Cole's first wife was Sally Bergeron, and they had a son Joseph (Joe) who was Dennis's only child.

In 1976 Cole guest-starred on Charlie's Angels and met actress Jaclyn Smith. After a 19-month courtship, the couple wed. She was his second wife. Their marriage lasted from 1978 to 1981.

Joe Cole was shot dead in 1991 at age 30 during a home-invasion robbery in the Venice section of Los Angeles. His murder remains unsolved. After the murder of his son, Cole became an activist speaking against violence on television. He worked with the Nicole Brown Charitable Foundation to raise awareness for crime victims, and with the American Cancer Society, Arthritis Foundation, Cystic Fibrosis Foundation and other charitable organizations.

==Later years==
Dennis was a regular celebrity attendee at the annual Madden Derby Eve party hosted by Anita Madden in Lexington, Kentucky. Dennis was Madden's escort for the event for several years.

Cole performed as the Narrator in a production of Blood Brothers and as King Marchan in the first national tour of the musical Victor/Victoria.

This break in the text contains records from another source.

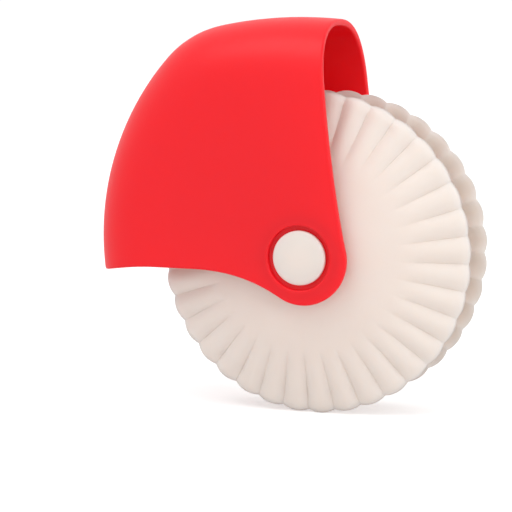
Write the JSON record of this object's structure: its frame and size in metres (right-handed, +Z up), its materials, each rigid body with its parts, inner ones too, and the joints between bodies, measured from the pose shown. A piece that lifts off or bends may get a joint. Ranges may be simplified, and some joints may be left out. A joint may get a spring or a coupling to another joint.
{
  "type": "pastry cutter wheel",
  "caption": "Hand pastry cutter with two fluted, dished wheels side by side on a snap-together axle, under a one-piece curved hood that is also the grip.",
  "frame": {"origin": "on the surface that the wheels stand on, under the middle of the tool's bounding box", "axes": "+X towards the open front of the hood, -Y towards the side of the axle's socket half, +Z up"},
  "size_m": [0.0882, 0.0378, 0.0884],
  "materials": {
    "red_plastic": "satin moulded plastic",
    "ivory_plastic": "satin moulded plastic",
    "sleeve_plastic": "plain moulded plastic"
  },
  "bodies": {
    "root": {"hood": "red_plastic", "axle_socket": "ivory_plastic", "axle_plug": "ivory_plastic", "spacer_sleeve": "sleeve_plastic"},
    "near_wheel": {"near_wheel": "ivory_plastic"},
    "far_wheel": {"far_wheel": "ivory_plastic"}
  },
  "joints": [
    {"name": "near_wheel_spin", "type": "hinge", "parent": "root", "child": "near_wheel", "pos_m": [0.0081, 0, 0.03596], "axis": [0, 1, 0], "continuous": true},
    {"name": "far_wheel_spin", "type": "hinge", "parent": "root", "child": "far_wheel", "pos_m": [0.0081, 0, 0.03596], "axis": [0, 1, 0], "continuous": true}
  ]
}
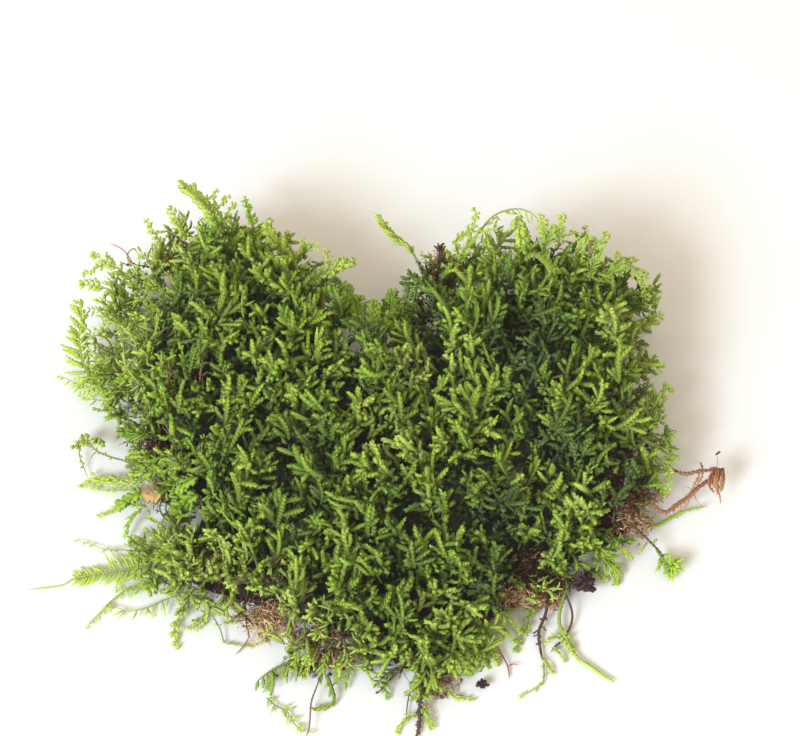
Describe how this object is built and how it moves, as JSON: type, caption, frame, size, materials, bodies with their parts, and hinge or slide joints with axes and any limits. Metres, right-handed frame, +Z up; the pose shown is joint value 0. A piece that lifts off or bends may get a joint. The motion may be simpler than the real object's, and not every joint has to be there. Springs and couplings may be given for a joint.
{
  "type": "moss clump",
  "caption": "Heart-shaped clump of feather moss: a spiky green cushion on a flat mat of dead brown moss, with loose shoots, stems, a dead twig and bits of humus around its rim.",
  "frame": {"origin": "centre of the footprint, on the flat underside that lies on the surface", "axes": "X to the right of the heart, Y from its front point towards its notch, Z up"},
  "size_m": [0.0924, 0.0746, 0.0195],
  "materials": {
    "living_moss": "living feather moss, yellow-green leafy tips over dark green, moist with small wet glints",
    "fresh_shoot": "fresh yellow-green leafy shoots, thin and slightly translucent",
    "brown_moss": "dead brown moss stems and rhizoids, dull and fibrous",
    "dark_stem": "dark olive to black wiry moss stems, slightly shiny",
    "red_stalk": "thin red-brown seta, smooth and slightly shiny",
    "dry_twig": "dead orange-brown moss twig, dry and matt",
    "dry_leaf": "dry tan scrap of leaf, papery",
    "humus": "dark crumbly bark and humus, matt"
  },
  "bodies": {
    "root": {"bark_chunk": "humus", "bit_brown_notch": "brown_moss", "brown_underlayer": "brown_moss", "dark_crumb": "humus", "dead_leaf": "dry_leaf", "frond_front_left_fork": "fresh_shoot", "frond_front_left_inner": "fresh_shoot", "frond_front_left_long": "fresh_shoot", "frond_left": "fresh_shoot", "frond_left_low": "fresh_shoot", "frond_right_lobe_arch": "fresh_shoot", "green_cushion": "living_moss", "shoot_back_left_low": "fresh_shoot", "shoot_back_left_tall": "fresh_shoot", "shoot_front_left": "fresh_shoot", "shoot_front_right_bright": "fresh_shoot", "shoot_front_tip": "fresh_shoot", "shoot_front_tuft": "fresh_shoot", "shoot_left_floor_back": "fresh_shoot", "shoot_left_floor_front": "fresh_shoot", "shoot_left_floor_middle": "fresh_shoot", "shoot_left_lobe_notch": "fresh_shoot", "shoot_left_lobe_second": "fresh_shoot", "shoot_left_lobe_tall": "fresh_shoot", "shoot_left_upper_middle": "fresh_shoot", "shoot_left_upper_outer": "fresh_shoot", "shoot_red_tip": "fresh_shoot", "shoot_right_edge_back": "fresh_shoot", "shoot_right_edge_middle": "fresh_shoot", "shoot_right_green": "fresh_shoot", "shoot_right_lobe_back": "fresh_shoot", "shoot_right_lobe_back_left": "fresh_shoot", "shoot_right_lobe_corner": "fresh_shoot", "sprig_front": "fresh_shoot", "sprig_notch": "fresh_shoot", "sprig_right_arch": "fresh_shoot", "sprig_right_front": "fresh_shoot", "stalk_red_front": "red_stalk", "stalk_red_left": "red_stalk", "stem_brown_hook": "brown_moss", "stem_front_brown": "brown_moss", "stem_front_dark_left": "dark_stem", "stem_front_dark_long": "dark_stem", "stem_front_dark_thin": "dark_stem", "stem_front_left_loop": "fresh_shoot", "stem_front_right_curl": "dark_stem", "stem_front_right_dark": "dark_stem", "stem_front_right_olive": "fresh_shoot", "stem_front_trailing": "fresh_shoot", "stem_left_arch": "fresh_shoot", "stem_left_lobe_loop": "brown_moss", "stem_red_front_left": "brown_moss", "stem_right_lobe_brown": "brown_moss", "stem_right_tuft": "fresh_shoot", "twig_dead_arm": "dry_twig", "twig_dead_leaf_fan": "dry_twig", "twig_dead_stalk": "dry_twig"}
  },
  "joints": []
}
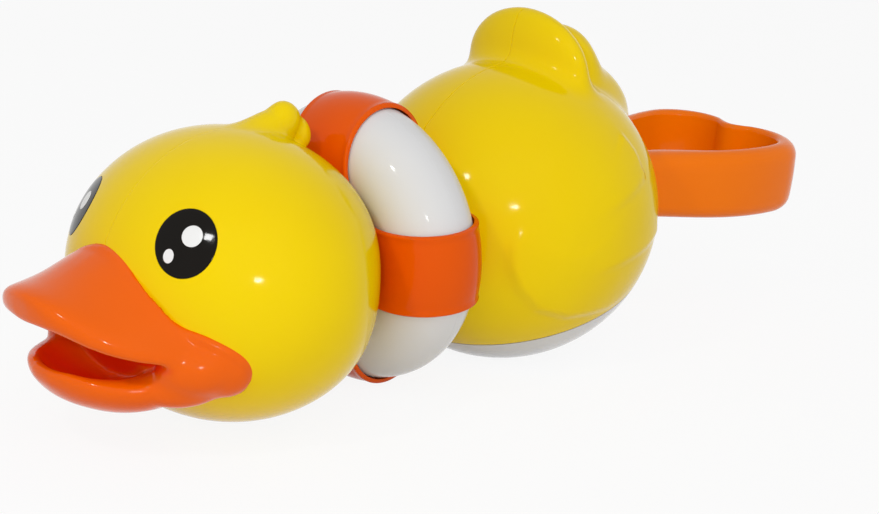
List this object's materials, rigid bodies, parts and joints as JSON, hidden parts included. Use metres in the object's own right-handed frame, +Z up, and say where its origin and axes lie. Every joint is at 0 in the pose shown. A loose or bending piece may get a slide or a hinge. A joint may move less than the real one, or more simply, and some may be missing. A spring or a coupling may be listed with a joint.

While working on a national tour of Victor/Victoria, Cole was injured and spent three years recovering.

Cole relocated to Fort Lauderdale, Florida, in 1999, where he became a real-estate broker and opened his own real-estate company with his third wife Marjorie Cole, whom he married in 2004. The couple owned and operated Celebrity Realty, Inc. The couple divorced in 2008 after claims of domestic violence that eventually resulted in Cole's arrest for obstruction of justice.

==Death==
Cole died of kidney failure at Holy Cross Hospital in Fort Lauderdale, Florida on November 15, 2009. He was 69 years old. Cole was buried at the Forest Lawn, Hollywood Hills Cemetery in Los Angeles.